The Wonder of God at Work

After being challenged to be willing for missionary service (see our previous post - "To Go or Not to Go"), I completed my studies for Youth Leadership at the Y.M.C.A. College in Sydney.

It was because I had witnessed God's miraculous hand at work in the lives of young people in New Zealand that I felt led of the Lord to study for Youth Leadership at the Y.M.C.A. As a teenager in the Methodist Church I was reaching out for the "living edge" with God. I had read how Moses had asked God to show him His glory (Exodus 33:18) and as I was sitting in the pew of the Bryndwr Methodist Church in Christchurch one Sunday I asked the Lord "Would you show me your glory, Lord?" In the midst of a packed church, a white cloud of the glorious presence of the Lord descended upon me. No one else would have seen it but I was overcome by the purity and light of the glory of God. So much so that, after just a few seconds, I had to ask the Lord to take it away because it was more than I could bear.

Because of this experience I started to reach out to the unchurched young people in the 14 to 16 age group in our district.

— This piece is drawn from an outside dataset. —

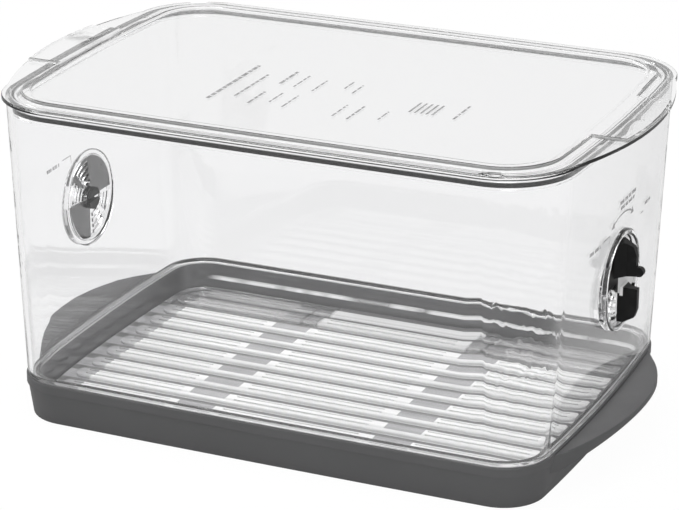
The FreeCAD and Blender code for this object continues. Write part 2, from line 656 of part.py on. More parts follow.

I got permission from the minister, Mr Larsen, to clear out an old Sunday School room which was full of junk. This I transformed into a Club House with a record player, young people's library with all my football books, and antlers on the wall. I formed a Club and gathered a hundred young people from the district. In my naivity I organised teams of the young people to camp out for three days and nights to buy tickets for the Rugby football game between New Zealand and South Africa. We then sold all these tickets on the "open market" for a big profit :-) and then bought special jumpers with a big Boys' Club badge on the front. This gave them the sense of belonging. It was not long after this I organised a camp on a farm. I remember having to preach my first message and, feeling so inadequate, I climbed up into an empty water tower to seek the Lord for what I should share. Maybe I thought I was feeling closer to God there :-) This was a totally new experience for me. The only thing I could think of to speak about was "The Ten Talents" (Matthew 25:14-30). I delivered this message to the young people and I thought to myself "What an abject failure I am at this business. I will never preach again!"

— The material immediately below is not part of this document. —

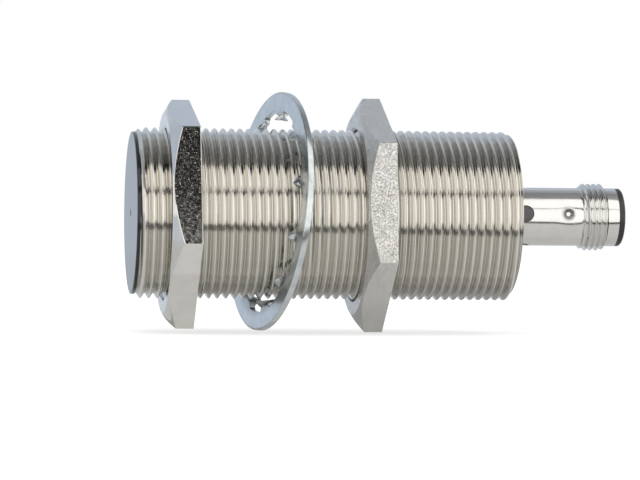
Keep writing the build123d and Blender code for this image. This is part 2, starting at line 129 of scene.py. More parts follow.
def new_finish(name):
    """Material with its nodes, its shader and the piece's own coordinates."""
    material = bpy.data.materials.new(name)
    material.use_nodes = True
    nodes, links = material.node_tree.nodes, material.node_tree.links
    shader = nodes["Principled BSDF"]
    place = nodes.new("ShaderNodeTexCoord")
    return material, nodes, links, shader, place.outputs["Object"]


def grain(nodes, links, place, size, detail=3.0):
    """Noise whose blots are about a size in millimetres."""
    mapping = nodes.new("ShaderNodeMapping")
    mapping.inputs["Scale"].default_value = (1 / MM, 1 / MM, 1 / MM)
    noise = nodes.new("ShaderNodeTexNoise")
    noise.inputs["Scale"].default_value = 1 / size
    noise.inputs["Detail"].default_value = detail
    links.new(place, mapping.inputs["Vector"])
    links.new(mapping.outputs["Vector"], noise.inputs["Vector"])
    return noise.outputs["Fac"]


def tones(nodes, links, value, stops, socket):
    """Colours along a value, from (place, colour) stops, into a socket."""
    ramp = nodes.new("ShaderNodeValToRGB")
    while len(ramp.color_ramp.elements) < len(stops):
        ramp.color_ramp.elements.new(0.5)
    for element, (at, colour) in zip(ramp.color_ramp.elements, stops):
        element.position = at
        element.color = (*colour, 1)
    links.new(value, ramp.inputs["Fac"])
    links.new(ramp.outputs["Color"], socket)


def stretched(nodes, links, value, start, end, low=0.0, high=1.0):
    """A number between a start and an end, stretched from low to high."""
    ranged = nodes.new("ShaderNodeMapRange")
    ranged.inputs["From Min"].default_value = start
    ranged.inputs["From Max"].default_value = end
    ranged.inputs["To Min"].default_value = low
    ranged.inputs["To Max"].default_value = high
    links.new(value, ranged.inputs["Value"])
    return ranged.outputs["Result"]


def uneven(nodes, links, noise, low, high, socket):
    """Noise turned into a range of numbers on a shader's socket."""
    links.new(stretched(nodes, links, noise, 0.3, 0.7, low, high), socket)


def relief(nodes, links, value, height, shader, strength=1.0):
    """Bump of a height in millimetres, on top of any bump the shader already has."""
    bump = nodes.new("ShaderNodeBump")
    bump.inputs["Strength"].default_value = strength
    bump.inputs["Distance"].default_value = height * MM
    links.new(value, bump.inputs["Height"])
    if shader.inputs["Normal"].is_linked:
        links.new(shader.inputs["Normal"].links[0].from_socket, bump.inputs["Normal"])
    links.new(bump.outputs["Normal"], shader.inputs["Normal"])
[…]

I went out, walking in the paddocks of the farm, commiserating with myself - having a real old "pity party". Then, at one of the gates, I came upon three of the young people. They immediately said, "That message was tremendous!" I was so surprised. But talking more with them I ended up leading them to Jesus. Then, because it started raining, we went inside and continued to talk about the Lord. One of the other leaders came into the room and these three young people told him they had come to the Lord. He said, "We've been talking to the others in the main room and we haven't gone far enough with them." So we all went over to the main room. The three young people shared with the others what had happened to them. All that night, one by one, 114 of them came to the Lord.

How wonderful! My life was changed. My priorities were reset. I found it easy to give up my Rugby career which had been going so well. My goal to get into the New Zealand All-Black team had not been far away. But now, seeing God move so miraculously in the lives of these young people prompted me to go to the Y.M.C.A. Leadership Training College in Sydney. I was now walking on the living edge of God's purpose for my life.

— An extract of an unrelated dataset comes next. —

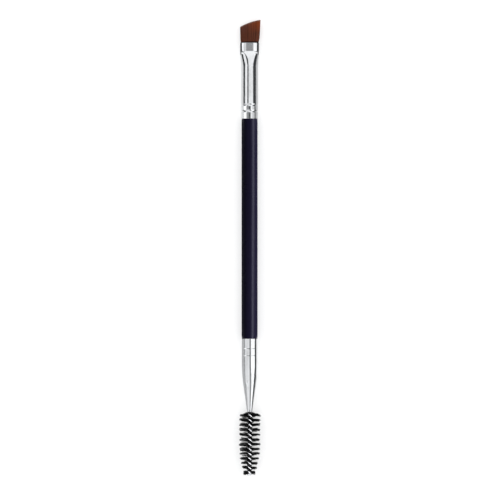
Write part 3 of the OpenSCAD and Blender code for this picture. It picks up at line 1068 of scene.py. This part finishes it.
# The other softboxes: the side angles, the reach along Y, how bright, and what they light
OTHER_BOXES = {
    "key_box": ((42, 74), (0.02, 1), 3.6, painted),
    "near_key_box": ((34, 54), (-1, 0.02), 6.6, painted),
    "hair_key_box": ((40, 72), (-1, 1), 1.8, hairs),
    "hair_box": ((-50, 20), (-1, 1), 1.05, hairs),
    "bristle_box": ((-40, 50), (-1, 1), 0.35, bristles),
}
# The cards on the table, in metres: from low X to high X, from low Y to high Y, and how bright
CARDS = [
    (-0.4, -0.0035, 0.0725, 0.12, 0.15), (0.0035, 0.4, 0.0725, 0.12, 0.15),
    (-0.06, -0.0035, 0.0484, 0.0725, 0.95), (-0.4, -0.06, 0.0484, 0.0725, 0.06),
    (0.0035, 0.03, 0.0484, 0.0725, 0.75), (0.03, 0.4, 0.0484, 0.0725, 0.06),
    (-0.015, -0.003, -0.034, 0.0484, 0.05), (-0.4, -0.015, -0.034, 0.0484, 0.2),
    (0.003, 0.4, -0.034, 0.0484, 0.04), (-0.4, -0.0055, -0.12, -0.034, 0.62),
    (-0.0055, -0.002, -0.12, -0.034, 1.2), (0.003, 0.014, -0.049, -0.034, 1.1),
    (0.014, 0.4, -0.049, -0.034, 0.06), (0.002, 0.011, -0.12, -0.049, 0.85),
    (0.011, 0.4, -0.12, -0.049, 0.06),
]


def studio():
    """Table, world, lights and camera."""
    bm = bmesh.new()
    bmesh.ops.create_grid(bm, x_segments=1, y_segments=1, size=TABLE_HALF_W)
    table = add("table_top", mesh_of("table_top", bm, pale_table()))
    dim_world()

    for zone, (reach, boxes) in METAL_LIGHT.items():
        for i, (low, high, glow) in enumerate(boxes):
            softbox(f"{zone}_box_{i + 1}", (low, high), reach, glow, metal)
    for i, (low_x, high_x, low_y, high_y, glow) in enumerate(CARDS):
        table_card(f"card_{i + 1}", (low_x, high_x), (low_y, high_y), glow)
    sky("wire_light", WIRE_GLOW, wire, wire, spread=140, tilt=24)
    for name, (sides, reach, glow, receivers) in OTHER_BOXES.items():
        softbox(name, sides, reach, glow, receivers)
    sky("table_light", TABLE_GLOW, [table])
    sky("table_fill", TABLE_FILL, [table], [table])

    camera = add("camera", bpy.data.cameras.new("camera"))
    camera.data.lens = camera.data.sensor_width * CAMERA_HEIGHT / FIELD
    camera.location = (*PHOTO_CENTRE, grip_at.z + CAMERA_HEIGHT)
    scene.camera = camera


studio()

Apart from the studies and the wonderful fellowship I had with the students at the Y.M.C.A. College, I was required to do field work in the inner city, depressed areas, of Sydney - Redfern, Surrey Hills and Waterloo. This was a great experience of reaching out to these underprivileged kids.

It was during the last year at the Y.M.C.A. College I was asked by Christian Television Association to appear on two weekly television programs. It was here I met Bunty, who was producing one and appearing in the other.

I then returned to Auckland, New Zealand, to take up the position of Executive Director of the Y.M.C.A. on the North Shore in Devonport. It was a wonderful year which saw the membership double and many young people come to know the Lord. This produced an amazing phenomenum where these new converts, by their own initiative, went out and witnessed to their friends and then brought them in to see me. Together we then led them to the Lord. There is nothing like the miracle of new birth! To see lives transformed by God's amazing grace.

After a year, however, I began to be stirred by the Lord again in relation to the mission field. The condition I gave to the Lord was that if He was leading me out He would bring in a replacement who was fully committed to Jesus. This he did and I was released to go. I then went, with my younger brother, Terry, to a 3-month Bible School run by Rob Wheeler in Tauranga. Here we were to learn more of the moving of the Holy Spirit and many of the keys that have opened the Scriptures to us. We also learnt what it meant to live by faith and rejoice in periods of deprivation.

It was not long before Terry and I ran out of money. We cashed in loads of old beer bottles left under the house by a previous tennant, but that soon was gone. Because the Bible School ran in the evenings, we would go down each day to the city employment office to apply for work, but had no success. The opposite to the natural reaction would come upon us. We would come out laughing. We would laugh and laugh - "No money - no jobs!" We were hungry but we remembered that each Sunday we were swamped with invitations for beautiful roast dinners. We thought, we just have to fast it out until Sunday. Guess what! That Sunday - no invitations! We walked home laughing and laughing - "No roast dinner!" Arriving home, still laughing, there was a knock on the door. Jim, a good friend, had arrived with a plate of cream cakes. "We thought you might like these", he said, and left. We put the cream cakes on the table and starting to laugh. "We don't want cream cakes" we laughed at one another, "We don't want cream cakes, we want a steak!" We were learning to laugh the laugh of faith at deprivation - situations we would face many times on the mission fields of Asia.

The School and the local Fellowship met on the first floor of a shopfront building. It was here that we saw great outpourings of the Holy Spirit. Many people "drunk" in the Spirit as on the Day of Pentecost (Acts 2:1-21). Sometimes it was hard to get some of them home quietly to houses of unsaved loved ones. They just wanted to continue to praise the Lord. One day a whole service was taken over by the Lord in worship. The only instrument in the room was a small pedal organ which was played by an elderly brother in the Lord. After over two hours of worship we walked down into the street outside. People came up to us and said "What a wonderful orchestra you've got!" They had heard trumpets and violins and a beautiful choir. Obviously the angels had been joining in worship with us.

What we experienced there in Tauranga was the beginning of what we were about to experience of a wonderful visitation of God in the South Island of New Zealand, which we will share about in a future post.